Opinion

The perfect squirm

Still in the war zone: A soldier from the 36th Infantry Regiment, on alert Friday just after an IED blew near his strongpoint in Kandahar Province. (Reuters)

Going to Afghanistan after 9/11 was a necessity; staying there in force was a mistake — and dragging out our failure is a travesty.

We invaded to smash al Qaeda and punish the Taliban for hosting them. Mission accomplished. Within six months. The correct military action would have been to remove our conventional-force presence while the jihadi bodies were still warm.

Instead, ideologues safe at home declared that we had to nation-build where there was no nation. Or “we’d have to go back.”

Going back would have been an eff of a lot cheaper.

And while we tied our forces down to worthless Afghan real estate, al Qaeda just went elsewhere. (Rule No. 1: When fighting a mobile enemy, stay mobile.)

Then we politicized our commitment. Hating George W. Bush with the bigotry only a simpering faculty can muster, American liberals damned the toppling of Saddam Hussein in Iraq. No matter that, had Bill Clinton done the deed, they’d have heralded him as the greatest liberator since Abraham Lincoln.

But impending elections required the left to play up national security. So the fool’s errand in Afghanistan — turning savages into apprentice Americans — became their “good war” by default.

Running for office, Barack Obama promised to “fix Afghanistan” after Bush’s “neglect.” Elected, Obama found himself trapped in a commitment that looked like a loser, but one he had to appear to honor. So we got a surge that was on the meter before it began.

As military strategy, it was nuts. Politically, it split the difference brilliantly.

And our troops continued to be killed and maimed (1,793 killed in action and almost 18,000 wounded in action to date) for a mission the new president didn’t believe in.

Ironically, his surge was backed by an unholy clot of conservative think-tank wonks to whom war was all theory; of generals bent on self-glorification; of the groupies who praised those generals in print, and of politicians unable to accept that they’d called Afghanistan wrong.

They all were willing to fight to the last private.
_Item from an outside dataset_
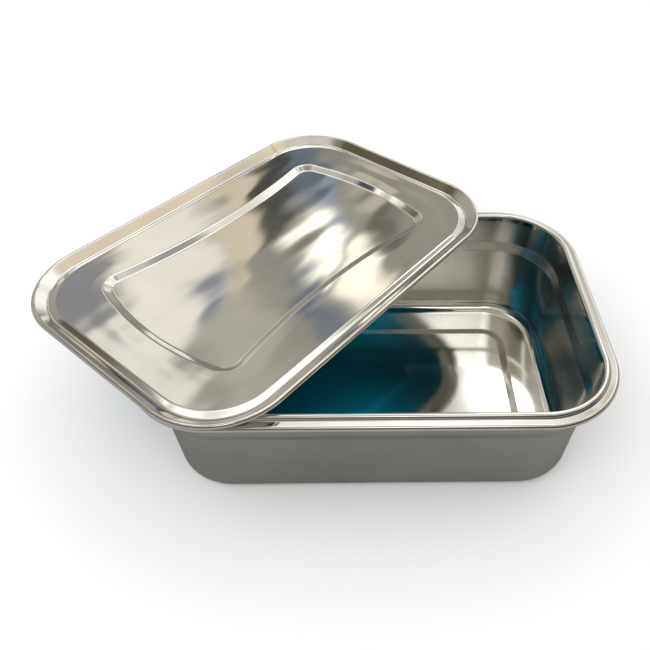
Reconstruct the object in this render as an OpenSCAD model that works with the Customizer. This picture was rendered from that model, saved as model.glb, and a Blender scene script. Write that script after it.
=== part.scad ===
// Deep instrument tray with a lift-off lid, both pressed from stainless steel sheet.
// The tray stands on z = 0 with its centre over the origin and its long side along X.
// The lid lies upside down and askew on the tray's rim, or closes it.

/* [Tray] */
// Length of the tray over its rolled edge
tray_l = 310; // [290:1:330]
// Width of the tray over its rolled edge
tray_w = 216; // [200:1:230]
// Height of the tray from the rest plane to the top of its rim
tray_h = 90; // [80:1:100]
// Corner radius of the tray over its rolled edge
tray_corner = 55; // [52:0.5:58]
// Thickness of the tray's sheet
tray_sheet = 0.8; // [0.7:0.05:0.9]

/* [Tray rim] */
// Radius of the rolled edge
roll_r = 2.2; // [2:0.1:2.4]
// Height of the rim's ridge above the flange
ridge_rise = 2.6; // [2.4:0.1:3]
// Radius over the top of the ridge
ridge_r = 2.2; // [2:0.1:2.4]
// Distance from the tray's edge to the top of the ridge
ridge_in = 8; // [7.8:0.1:8.5]

/* [Tray walls] */
// Slant of the walls from upright, in degrees
wall_draft = 6; // [5:0.5:7]
// Depth of the shoulder's upper edge below the top of the rim
shoulder_depth = 24; // [22:0.5:26]
// Height of the shoulder
shoulder_h = 7.4; // [6:0.2:8]
// Distance that the wall steps in by over the shoulder
shoulder_w = 2.9; // [2.5:0.1:3.2]
// Radius between the walls and the floor, on the inside
floor_fillet = 8; // [6:0.5:10]
// Distance from the tray's edge to the step in the floor
step_in = 48.3; // [46:0.1:50]
// Width of the step in the floor
step_w = 5.7; // [5:0.1:6.5]
// Height that the middle of the floor is raised by
step_rise = 0.8; // [0.5:0.1:1.2]

/* [Lid] */
// Gap between the closed lid's edge and the tray's edge, all round
lid_gap = 0.7; // [0.5:0.1:1]
// Thickness of the lid's sheet
lid_sheet = 0.7; // [0.6:0.05:0.8]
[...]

But the simple fact the wise men missed was that killing terrorists works, while trying to buy the love of their fan base doesn’t.

Now President Obama — a breathtaking politician — congratulates himself for ending the surge he ordered and ending the war he expanded. He found a mess, sent young Americans to die without making a difference, and managed to duck the blame — while leaving the conservatives who backed his troop surge hanging. The guy is good.

Just not at strategy. A recent report by the International Security Assistance Force (ISAF — the multinational headquarters in Kabul) states that Afghanistan is worse off than it was pre-surge. And the report cites the hard numbers.

If there had been some slight chance of a positive outcome, it collapsed when Obama allowed Hamid Karzai to steal Afghanistan’s first “free and fair” presidential election.

Afghans may be uneducated, but they’re not stupid: They saw at one glance that all our blather about rule-of-law democracy was donkey dung. We let “our man in Kabul” grab the country as his kingdom, then backed him with our troops. (And he didn’t turn out to be “our guy,” after all.)

As you read this, our troops are still bleeding to keep the erratic, treacherous Karzai in power. And we lie to ourselves that the Taliban — stronger now than it was when Obama took office — has no popular support.

But it’s Karzai who lacks support. Taliban grunts will die for their cause, while “our” Afghans won’t die for Karzai — even after we’ve spent a decade cajoling them.

Local morale, not American money, is going to decide this conflict. People get the government they’ll fight for.

Meanwhile our strangely silent left has yet to complain that three-quarters of our Afghanistan casualties occurred under Obama. Remember the left’s shrill outrage over casualties in the Bush years?

The joke is that Obama didn’t intend to fight. His actions were for domestic political purposes. So he gladly embraced a politically correct counterinsurgency doctrine concocted by a P.T. Barnum in battle dress. (The doctrine had scored a fake win in Iraq — which is now Iran’s bitch.)

The New York Times ate it up.

The make-nice doctrine denied that Islam played any role in Islamist terrorism (which didn’t exist, anyway). The keys to success would be massive aid and “respect for Afghan culture” (presumably, the abuse of women, rampant corruption and cruelty). We imposed suicidal rules of engagement on our troops in the field — as if they were the threat. And we failed: Afghans still refuse to want what we think they should want.

But careerist generals played along, blaming our troops when anything went wrong. Think-tank Napoleons declared that their theories hadn’t been given sufficient time and resources. The fawning journalists wrote books explaining why the generals who did the most damage were geniuses. And embarrassed politicians won’t cut their losses but demand to “stay the course.”

And the troops? Who carried out a cynical, hopeless policy in good faith? When they get home, they can get in line for food stamps.

We’re no longer trying to save Afghanistan. It’s about saving reputations inside the Beltway.

Ralph Peters is a retired Army officer and former enlisted man.